• _Requirements_
Print the listing below exactly.

[BEGIN Data extract]

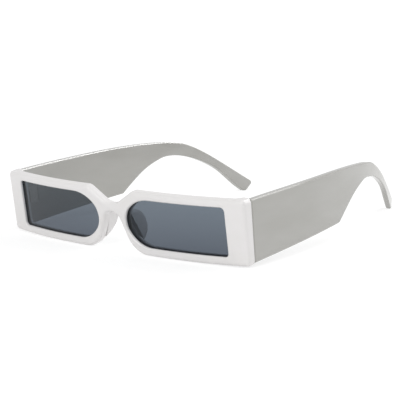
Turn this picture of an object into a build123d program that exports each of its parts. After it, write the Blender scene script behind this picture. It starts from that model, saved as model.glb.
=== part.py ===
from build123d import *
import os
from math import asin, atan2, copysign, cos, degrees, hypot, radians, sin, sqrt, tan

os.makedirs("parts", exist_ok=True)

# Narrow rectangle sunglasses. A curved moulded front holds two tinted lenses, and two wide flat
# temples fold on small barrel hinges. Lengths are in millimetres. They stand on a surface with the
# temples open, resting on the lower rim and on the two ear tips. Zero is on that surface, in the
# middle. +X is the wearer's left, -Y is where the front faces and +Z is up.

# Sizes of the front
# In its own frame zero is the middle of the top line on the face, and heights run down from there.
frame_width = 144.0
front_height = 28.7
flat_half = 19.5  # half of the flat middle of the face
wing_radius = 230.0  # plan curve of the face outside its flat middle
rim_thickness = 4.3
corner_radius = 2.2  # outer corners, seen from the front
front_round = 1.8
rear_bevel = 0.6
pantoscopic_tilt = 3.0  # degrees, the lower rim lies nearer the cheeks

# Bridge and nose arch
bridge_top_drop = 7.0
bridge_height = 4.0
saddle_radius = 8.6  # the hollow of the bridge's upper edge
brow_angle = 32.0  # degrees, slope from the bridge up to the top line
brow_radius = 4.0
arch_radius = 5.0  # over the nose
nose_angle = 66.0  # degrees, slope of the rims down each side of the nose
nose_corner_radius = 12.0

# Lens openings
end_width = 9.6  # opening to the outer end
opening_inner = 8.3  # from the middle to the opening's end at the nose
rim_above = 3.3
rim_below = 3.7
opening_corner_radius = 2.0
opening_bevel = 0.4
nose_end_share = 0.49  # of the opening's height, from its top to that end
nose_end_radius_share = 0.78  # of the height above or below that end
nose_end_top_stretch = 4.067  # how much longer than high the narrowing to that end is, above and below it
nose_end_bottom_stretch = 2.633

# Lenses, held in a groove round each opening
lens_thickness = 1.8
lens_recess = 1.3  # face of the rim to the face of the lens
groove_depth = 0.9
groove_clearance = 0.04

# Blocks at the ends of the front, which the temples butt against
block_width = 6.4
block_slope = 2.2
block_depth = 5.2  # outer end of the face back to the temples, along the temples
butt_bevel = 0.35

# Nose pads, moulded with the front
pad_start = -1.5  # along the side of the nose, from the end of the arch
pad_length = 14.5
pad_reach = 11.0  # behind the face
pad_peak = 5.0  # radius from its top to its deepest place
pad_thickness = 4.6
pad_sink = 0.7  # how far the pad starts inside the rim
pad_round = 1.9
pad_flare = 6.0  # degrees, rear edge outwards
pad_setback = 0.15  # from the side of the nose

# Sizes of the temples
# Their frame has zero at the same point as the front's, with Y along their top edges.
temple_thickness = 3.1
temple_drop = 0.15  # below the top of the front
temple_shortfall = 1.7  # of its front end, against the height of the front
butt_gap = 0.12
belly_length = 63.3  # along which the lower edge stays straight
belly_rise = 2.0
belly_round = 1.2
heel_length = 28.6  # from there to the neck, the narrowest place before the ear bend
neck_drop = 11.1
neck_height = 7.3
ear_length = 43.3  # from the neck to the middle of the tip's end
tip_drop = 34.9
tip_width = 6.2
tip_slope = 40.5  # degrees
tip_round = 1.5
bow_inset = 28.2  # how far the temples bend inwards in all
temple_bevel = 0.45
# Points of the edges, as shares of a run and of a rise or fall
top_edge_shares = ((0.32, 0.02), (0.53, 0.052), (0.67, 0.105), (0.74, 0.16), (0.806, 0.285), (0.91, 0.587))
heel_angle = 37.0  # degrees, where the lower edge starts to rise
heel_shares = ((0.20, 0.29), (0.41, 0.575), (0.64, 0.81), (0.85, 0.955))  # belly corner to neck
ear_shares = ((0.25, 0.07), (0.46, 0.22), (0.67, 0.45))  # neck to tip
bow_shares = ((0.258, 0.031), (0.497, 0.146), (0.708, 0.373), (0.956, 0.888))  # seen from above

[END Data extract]

• _Final answer_
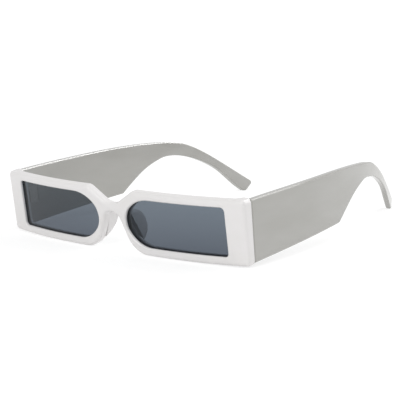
Turn this picture of an object into a build123d program that exports each of its parts. After it, write the Blender scene script behind this picture. It starts from that model, saved as model.glb.
=== part.py ===
from build123d import *
import os
from math import asin, atan2, copysign, cos, degrees, hypot, radians, sin, sqrt, tan

os.makedirs("parts", exist_ok=True)

# Narrow rectangle sunglasses. A curved moulded front holds two tinted lenses, and two wide flat
# temples fold on small barrel hinges. Lengths are in millimetres. They stand on a surface with the
# temples open, resting on the lower rim and on the two ear tips. Zero is on that surface, in the
# middle. +X is the wearer's left, -Y is where the front faces and +Z is up.

# Sizes of the front
# In its own frame zero is the middle of the top line on the face, and heights run down from there.
frame_width = 144.0
front_height = 28.7
flat_half = 19.5  # half of the flat middle of the face
wing_radius = 230.0  # plan curve of the face outside its flat middle
rim_thickness = 4.3
corner_radius = 2.2  # outer corners, seen from the front
front_round = 1.8
rear_bevel = 0.6
pantoscopic_tilt = 3.0  # degrees, the lower rim lies nearer the cheeks

# Bridge and nose arch
bridge_top_drop = 7.0
bridge_height = 4.0
saddle_radius = 8.6  # the hollow of the bridge's upper edge
brow_angle = 32.0  # degrees, slope from the bridge up to the top line
brow_radius = 4.0
arch_radius = 5.0  # over the nose
nose_angle = 66.0  # degrees, slope of the rims down each side of the nose
nose_corner_radius = 12.0

# Lens openings
end_width = 9.6  # opening to the outer end
opening_inner = 8.3  # from the middle to the opening's end at the nose
rim_above = 3.3
rim_below = 3.7
opening_corner_radius = 2.0
opening_bevel = 0.4
nose_end_share = 0.49  # of the opening's height, from its top to that end
nose_end_radius_share = 0.78  # of the height above or below that end
nose_end_top_stretch = 4.067  # how much longer than high the narrowing to that end is, above and below it
nose_end_bottom_stretch = 2.633

# Lenses, held in a groove round each opening
lens_thickness = 1.8
lens_recess = 1.3  # face of the rim to the face of the lens
groove_depth = 0.9
groove_clearance = 0.04

# Blocks at the ends of the front, which the temples butt against
block_width = 6.4
block_slope = 2.2
block_depth = 5.2  # outer end of the face back to the temples, along the temples
butt_bevel = 0.35

# Nose pads, moulded with the front
pad_start = -1.5  # along the side of the nose, from the end of the arch
pad_length = 14.5
pad_reach = 11.0  # behind the face
pad_peak = 5.0  # radius from its top to its deepest place
pad_thickness = 4.6
pad_sink = 0.7  # how far the pad starts inside the rim
pad_round = 1.9
pad_flare = 6.0  # degrees, rear edge outwards
pad_setback = 0.15  # from the side of the nose

# Sizes of the temples
# Their frame has zero at the same point as the front's, with Y along their top edges.
temple_thickness = 3.1
temple_drop = 0.15  # below the top of the front
temple_shortfall = 1.7  # of its front end, against the height of the front
butt_gap = 0.12
belly_length = 63.3  # along which the lower edge stays straight
belly_rise = 2.0
belly_round = 1.2
heel_length = 28.6  # from there to the neck, the narrowest place before the ear bend
neck_drop = 11.1
neck_height = 7.3
ear_length = 43.3  # from the neck to the middle of the tip's end
tip_drop = 34.9
tip_width = 6.2
tip_slope = 40.5  # degrees
tip_round = 1.5
bow_inset = 28.2  # how far the temples bend inwards in all
temple_bevel = 0.45
# Points of the edges, as shares of a run and of a rise or fall
top_edge_shares = ((0.32, 0.02), (0.53, 0.052), (0.67, 0.105), (0.74, 0.16), (0.806, 0.285), (0.91, 0.587))
heel_angle = 37.0  # degrees, where the lower edge starts to rise
heel_shares = ((0.20, 0.29), (0.41, 0.575), (0.64, 0.81), (0.85, 0.955))  # belly corner to neck
ear_shares = ((0.25, 0.07), (0.46, 0.22), (0.67, 0.45))  # neck to tip
bow_shares = ((0.258, 0.031), (0.497, 0.146), (0.708, 0.373), (0.956, 0.888))  # seen from above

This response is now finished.